Write out only the span of lines that begins at the line with "const hat = new THREE.Group();" and ends at the line with "obj.parent = rigid_bodies[body]". Keep both end lines, word for word.

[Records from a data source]

+ + + + +

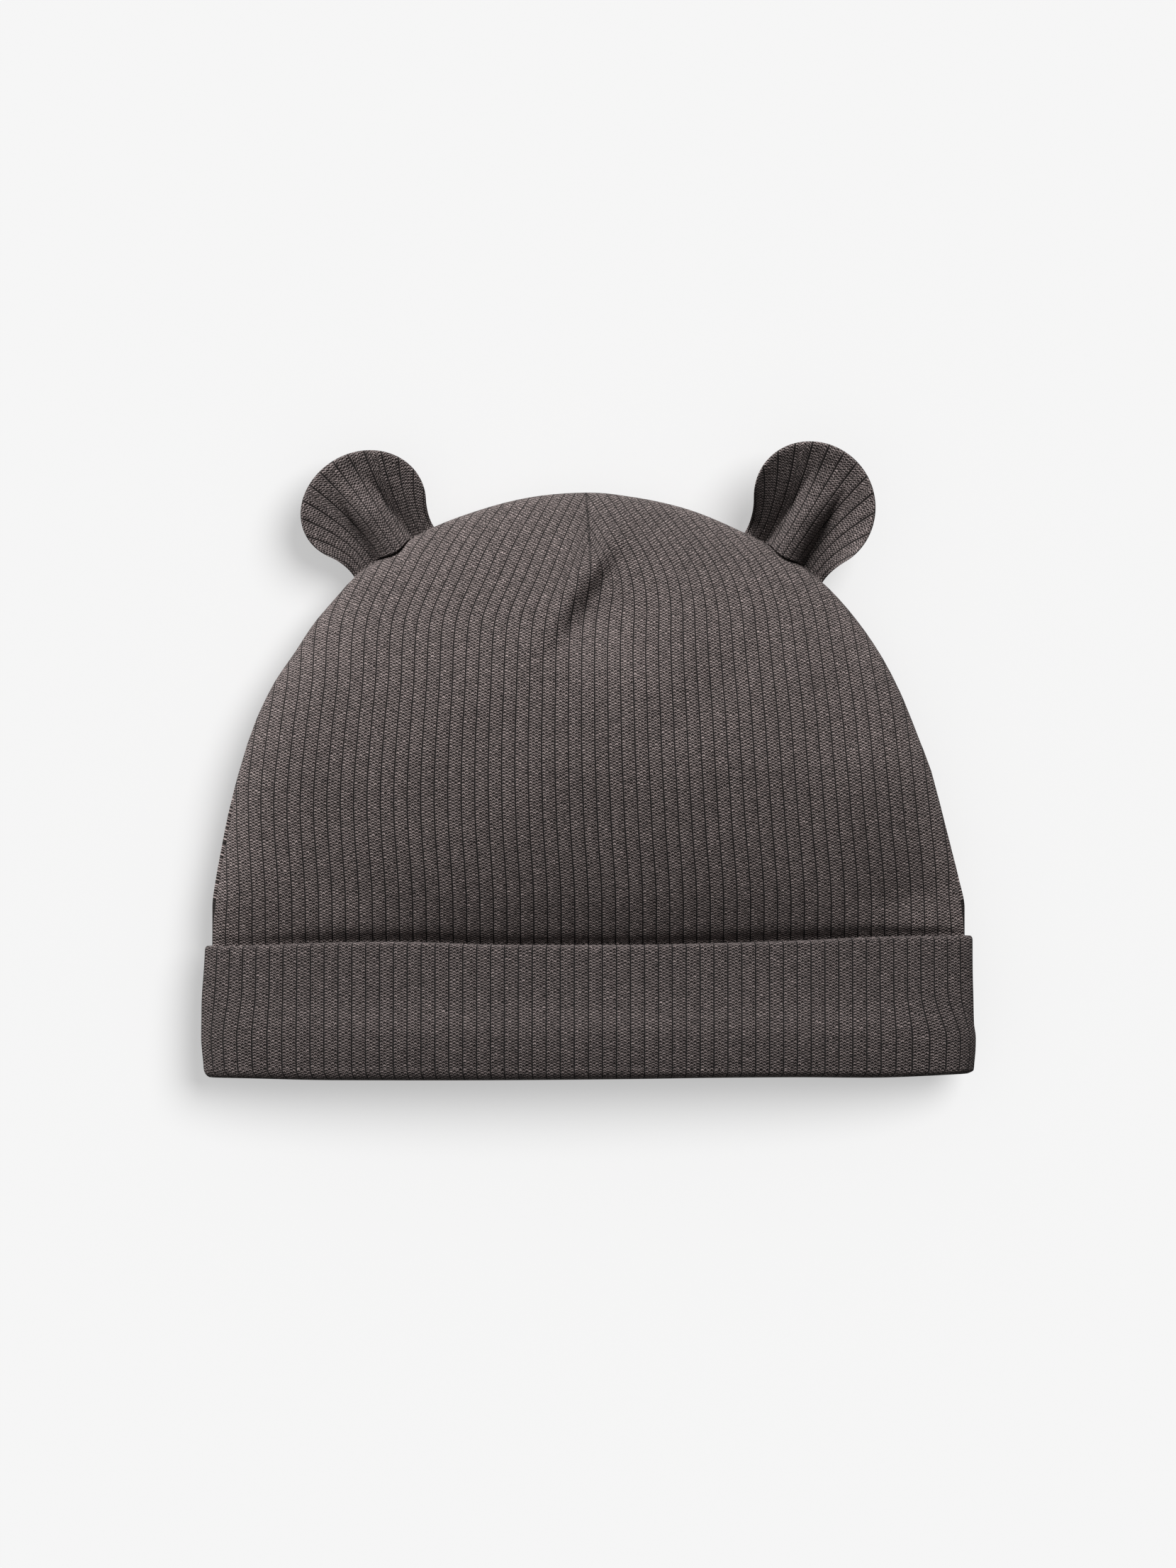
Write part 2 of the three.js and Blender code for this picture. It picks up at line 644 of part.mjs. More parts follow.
function earMesh(ear, material) {
  const solid = new Solid();
  const frame = earFrame(ear);
  const steps = [-1, 0, ...Array.from({ length: EAR_ROWS }, (_, row) => (row + 1) / EAR_ROWS)];
  const sheet = (side) => steps.map((outwards) => {
    const row = [];
    for (let column = 0; column <= EAR_COLUMNS; column += 1) {
      const across = (2 * column) / EAR_COLUMNS - 1;
      const { x, y, z } = earPoint(ear, frame, across, outwards);
      const atEdge = outwards === 1 || column === 0 || column === EAR_COLUMNS;
      const half = (EAR_CLOTH / 2) * (atEdge ? EAR_RIM : 1);
      const ribbed = side > 0 && column % 2 === 1 && outwards > 0 && !atEdge;
      row.push({ at: column, id: solid.point(x, y, z + side * half - (ribbed ? RIB_DEPTH : 0)) });
    }
    return row;
  });
  const upper = sheet(1);
  const lower = sheet(-1);
  const flip = SIDES[ear.side] < 0;
  const zip = (first, second, leads) =>
    (flip ? solid.zip(second, first, leads) : solid.zip(first, second, leads));
  for (let row = 0; row < steps.length - 1; row += 1) {
    zip(upper[row], upper[row + 1]);
    zip(lower[row + 1], lower[row], true);
  }
  zip(lower[0], upper[0]);
  zip(upper.at(-1), lower.at(-1));
  const edge = (rows, end) => rows.map((row, index) => ({ at: index, id: row.at(end).id }));
  zip(edge(lower, -1), edge(upper, -1));
  zip(edge(upper, 0), edge(lower, 0));
  return solid.mesh(ear.name, material);
}

// Cloth finishes: one taupe grey jersey, a little darker on the cuff and the ears
function jersey(color) {
  return new THREE.MeshStandardMaterial({ color, roughness: 0.92, metalness: 0 });
}

const hat = new THREE.Group();
hat.add(crownLayer('crown_front', jersey(0x5a5353), frontHeight, pressedNowhere, true));
hat.add(crownLayer('crown_back', jersey(0x5a5353), backHeight, pressedBelow, false));
hat.add(cuffRing('cuff', jersey(0x474241)));
EARS.forEach((ear) => hat.add(earMesh(ear, jersey(0x524b49))));

// The origin is the middle of the hat's own extent, on the surface that it lies on
const extent = new THREE.Box3().setFromObject(hat);
const centre = extent.getCenter(new THREE.Vector3());
hat.position.set(-centre.x, -centre.y, -extent.min.z);

export default hat;
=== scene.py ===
import json
import math

import bmesh
import bpy
import numpy as np
from bpy.props import FloatProperty, FloatVectorProperty, PointerProperty
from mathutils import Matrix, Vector

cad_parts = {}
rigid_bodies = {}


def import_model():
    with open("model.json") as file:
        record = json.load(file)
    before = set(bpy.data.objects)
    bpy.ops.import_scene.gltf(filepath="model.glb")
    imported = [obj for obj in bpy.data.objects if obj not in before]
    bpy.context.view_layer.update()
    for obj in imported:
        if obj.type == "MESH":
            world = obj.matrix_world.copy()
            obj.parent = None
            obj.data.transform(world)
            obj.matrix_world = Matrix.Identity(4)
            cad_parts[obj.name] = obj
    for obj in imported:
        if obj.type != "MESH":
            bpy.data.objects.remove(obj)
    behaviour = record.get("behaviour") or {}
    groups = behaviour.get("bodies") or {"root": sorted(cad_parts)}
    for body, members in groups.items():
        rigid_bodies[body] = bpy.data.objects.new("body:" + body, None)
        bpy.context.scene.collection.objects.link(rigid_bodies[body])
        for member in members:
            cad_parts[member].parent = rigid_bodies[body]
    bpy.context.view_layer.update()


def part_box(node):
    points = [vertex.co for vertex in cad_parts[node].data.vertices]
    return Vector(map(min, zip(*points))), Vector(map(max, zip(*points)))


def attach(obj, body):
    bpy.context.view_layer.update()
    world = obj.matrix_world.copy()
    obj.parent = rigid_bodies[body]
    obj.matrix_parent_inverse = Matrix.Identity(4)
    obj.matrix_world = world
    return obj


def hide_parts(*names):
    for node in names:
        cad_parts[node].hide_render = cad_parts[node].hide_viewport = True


bl_info = {
    "name": "Baby Hat with Ears",
    "version": (1, 0, 0),
    "blender": (4, 5, 0),
    "location": "View3D > Sidebar > Hat",
    "description": "Rib jersey baby hat with a turned-up cuff and round ears, laid flat",
    "category": "Object",
}

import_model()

MM = 0.001
WELD = 1e-7
HALVINGS = 48
JUST_PAST = 1.0001
SIDES = {"left": -1, "right": 1}

# Cloth of the construction model, and the places that its crown gives
CLOTH = 1.2 * MM
CUFF_CLOTH = 2.0 * MM
CLEARANCE = 0.3 * MM
CROWN_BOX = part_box("crown_front")
CROWN_WIDTH = CROWN_BOX[1][0] - CROWN_BOX[0][0]
MIDDLE_X = (CROWN_BOX[0][0] + CROWN_BOX[1][0]) / 2
MOUTH_Y = CROWN_BOX[0][1] - CUFF_CLOTH - CLEARANCE

# Outline of the crown: height as a share of the crown's height, half widths as shares of its own
OUTLINE = (
    {"at": 0.000, "left": 1.000, "right": 1.000},
    {"at": 0.290, "left": 1.000, "right": 1.000},
    {"at": 0.339, "left": 0.991, "right": 0.985},
    {"at": 0.388, "left": 0.977, "right": 0.966},
    {"at": 0.436, "left": 0.963, "right": 0.947},
    {"at": 0.485, "left": 0.945, "right": 0.928},
    {"at": 0.533, "left": 0.925, "right": 0.907},
    {"at": 0.582, "left": 0.901, "right": 0.877},
    {"at": 0.629, "left": 0.872, "right": 0.849},
    {"at": 0.678, "left": 0.833, "right": 0.815},
    {"at": 0.727, "left": 0.781, "right": 0.773},
    {"at": 0.775, "left": 0.732, "right": 0.722},
    {"at": 0.824, "left": 0.667, "right": 0.658},
    {"at": 0.855, "left": 0.623, "right": 0.606},
    {"at": 0.900, "left": 0.520, "right": 0.504},
    {"at": 0.941, "left": 0.411, "right": 0.382},
    {"at": 0.969, "left": 0.296, "right": 0.276},
    {"at": 0.993, "left": 0.146, "right": 0.112},
    {"at": 1.000, "left": 0.000, "right": 0.000},
)

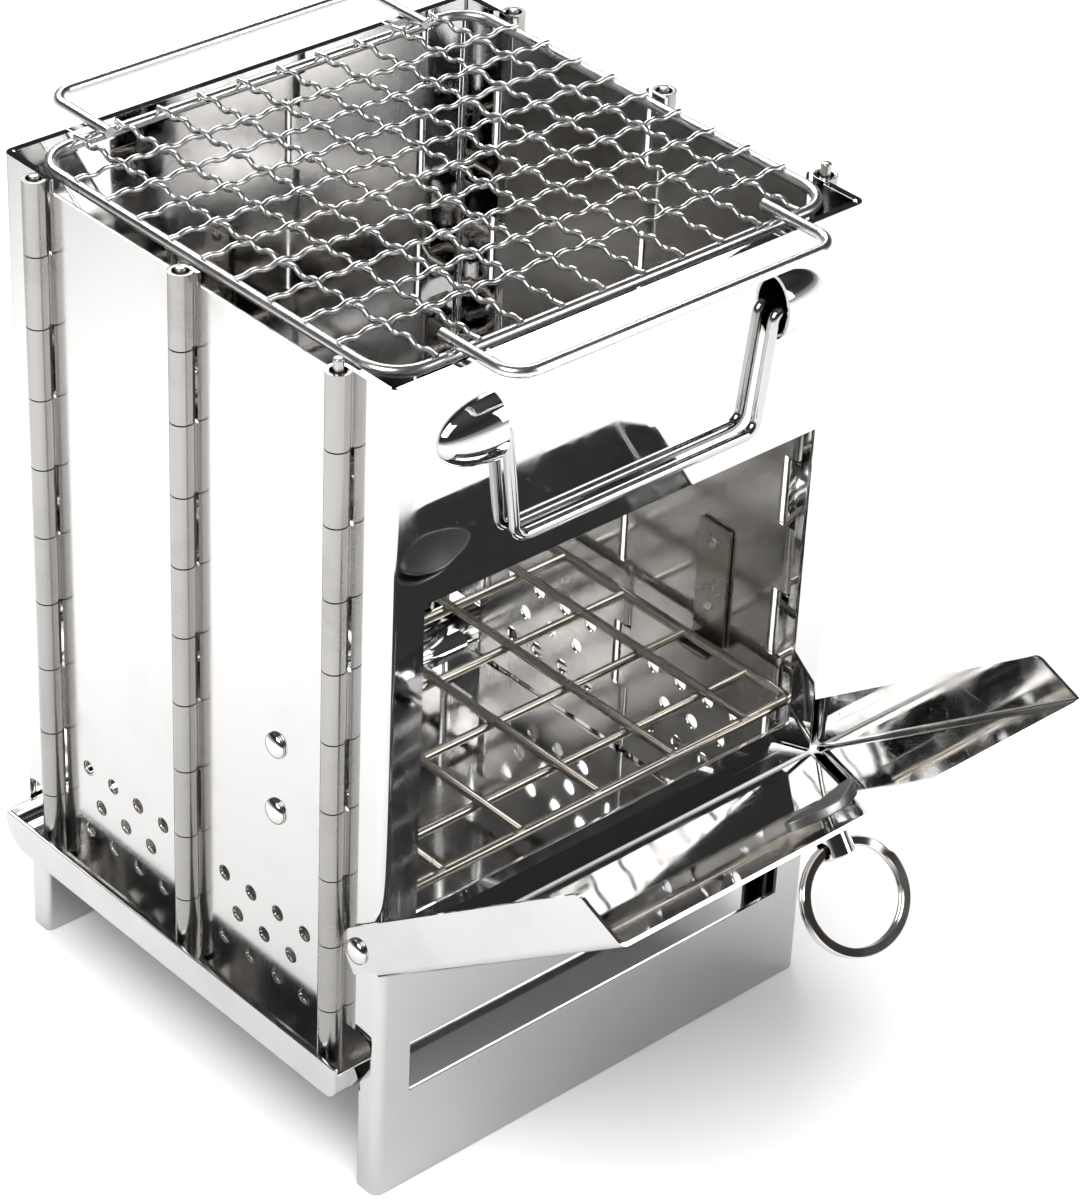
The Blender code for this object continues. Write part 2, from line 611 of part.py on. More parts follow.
def door(parts, cutters):
    """A plate with a cheek bent up at each side, hung outside the front panel's flanges."""
    inner_half = HALF + DOOR_SIDE_GAP
    half = inner_half + SHEET
    low = -DOOR_INNER - SHEET
    bend = (half - DOOR_BEND_RADIUS, low + DOOR_BEND_RADIUS)
    half_path = [(0, low)] + arc(bend, DOOR_BEND_RADIUS, -90, 0, 4) + [(half, DOOR_CHEEK_TOP + SHEET)]
    path = [(-x, y) for x, y in half_path[:0:-1]] + half_path
    strip = folded_strip("door", path, -DOOR_CHEEK_HEEL - SHEET, DOOR_REACH + SHEET, parts)
    strip.data.transform(Matrix(((1, 0, 0, 0), (0, 0, -1, 0), (0, 1, 0, 0), (0, 0, 0, 1))))
    heel = arc((0, 0), DOOR_CHEEK_HEEL, 0, 90, 5)
    tip = (-(DOOR_REACH - DOOR_CHEEK_SLANT), DOOR_CHEEK_TOP)
    outline = [(DOOR_CHEEK_HEEL, low - SHEET)] + heel[:-1] + [(0, DOOR_CHEEK_TOP)]
    outline += [(tip[0] + DOOR_CHEEK_FILLET, tip[1])]
    fillet_centre = (tip[0] + DOOR_CHEEK_FILLET - 0.001, tip[1] - DOOR_CHEEK_FILLET)
    outline += arc(fillet_centre, DOOR_CHEEK_FILLET, 95, 160, 4)
    outline += [(-DOOR_REACH, low + SHEET), (-DOOR_REACH, low - SHEET)]
    keep = plate("door_side_view", [outline], -half - SHEET, half + SHEET, cutters, side_view(0))
    throat = box("door_throat", (-inner_half - GAP / 3, -DOOR_REAR, low - SHEET),
                 (inner_half + GAP / 3, DOOR_CHEEK_HEEL + 2 * SHEET, DOOR_CHEEK_TOP + 2 * SHEET), cutters)
    heel_cut = box("door_heel", (-half - SHEET, -DOOR_REAR + 0.0005, low - SHEET),
                   (half + SHEET, DOOR_CHEEK_HEEL + 2 * SHEET, -DOOR_CHEEK_HEEL), cutters)
    holes = rods("door_rivet_holes", [(side * (half - SHEET / 2), 0, 0) for side in (-1, 1)],
                 RIVET_SHANK_RADIUS + GAP, 4 * SHEET, "X", cutters)
    bm = bmesh.new()
    bmesh.ops.create_cone(
        bm, cap_ends=True, segments=12, radius1=LATCH_NECK_RADIUS + GAP, radius2=LATCH_NECK_RADIUS + GAP,
        depth=6 * SHEET, matrix=Matrix.Translation((0, -LATCH_PLACE, low)))
    neck_hole = object_from(bm, "latch_hole", cutters)
    boolean(strip, keep, "INTERSECT")
    for cutter in (throat, heel_cut, holes, neck_hole):
        boolean(strip, cutter, "DIFFERENCE")
    for piece in (strip, keep, throat, heel_cut, holes, neck_hole):
        piece.matrix_world = door_frame() @ piece.matrix_world
    return finish_piece(strip, roughness=0.14)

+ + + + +

#### Solution to this exercise
const hat = new THREE.Group();
hat.add(crownLayer('crown_front', jersey(0x5a5353), frontHeight, pressedNowhere, true));
hat.add(crownLayer('crown_back', jersey(0x5a5353), backHeight, pressedBelow, false));
hat.add(cuffRing('cuff', jersey(0x474241)));
EARS.forEach((ear) => hat.add(earMesh(ear, jersey(0x524b49))));

// The origin is the middle of the hat's own extent, on the surface that it lies on
const extent = new THREE.Box3().setFromObject(hat);
const centre = extent.getCenter(new THREE.Vector3());
hat.position.set(-centre.x, -centre.y, -extent.min.z);

export default hat;
=== scene.py ===
import json
import math

import bmesh
import bpy
import numpy as np
from bpy.props import FloatProperty, FloatVectorProperty, PointerProperty
from mathutils import Matrix, Vector

cad_parts = {}
rigid_bodies = {}


def import_model():
    with open("model.json") as file:
        record = json.load(file)
    before = set(bpy.data.objects)
    bpy.ops.import_scene.gltf(filepath="model.glb")
    imported = [obj for obj in bpy.data.objects if obj not in before]
    bpy.context.view_layer.update()
    for obj in imported:
        if obj.type == "MESH":
            world = obj.matrix_world.copy()
            obj.parent = None
            obj.data.transform(world)
            obj.matrix_world = Matrix.Identity(4)
            cad_parts[obj.name] = obj
    for obj in imported:
        if obj.type != "MESH":
            bpy.data.objects.remove(obj)
    behaviour = record.get("behaviour") or {}
    groups = behaviour.get("bodies") or {"root": sorted(cad_parts)}
    for body, members in groups.items():
        rigid_bodies[body] = bpy.data.objects.new("body:" + body, None)
        bpy.context.scene.collection.objects.link(rigid_bodies[body])
        for member in members:
            cad_parts[member].parent = rigid_bodies[body]
    bpy.context.view_layer.update()


def part_box(node):
    points = [vertex.co for vertex in cad_parts[node].data.vertices]
    return Vector(map(min, zip(*points))), Vector(map(max, zip(*points)))


def attach(obj, body):
    bpy.context.view_layer.update()
    world = obj.matrix_world.copy()
    obj.parent = rigid_bodies[body]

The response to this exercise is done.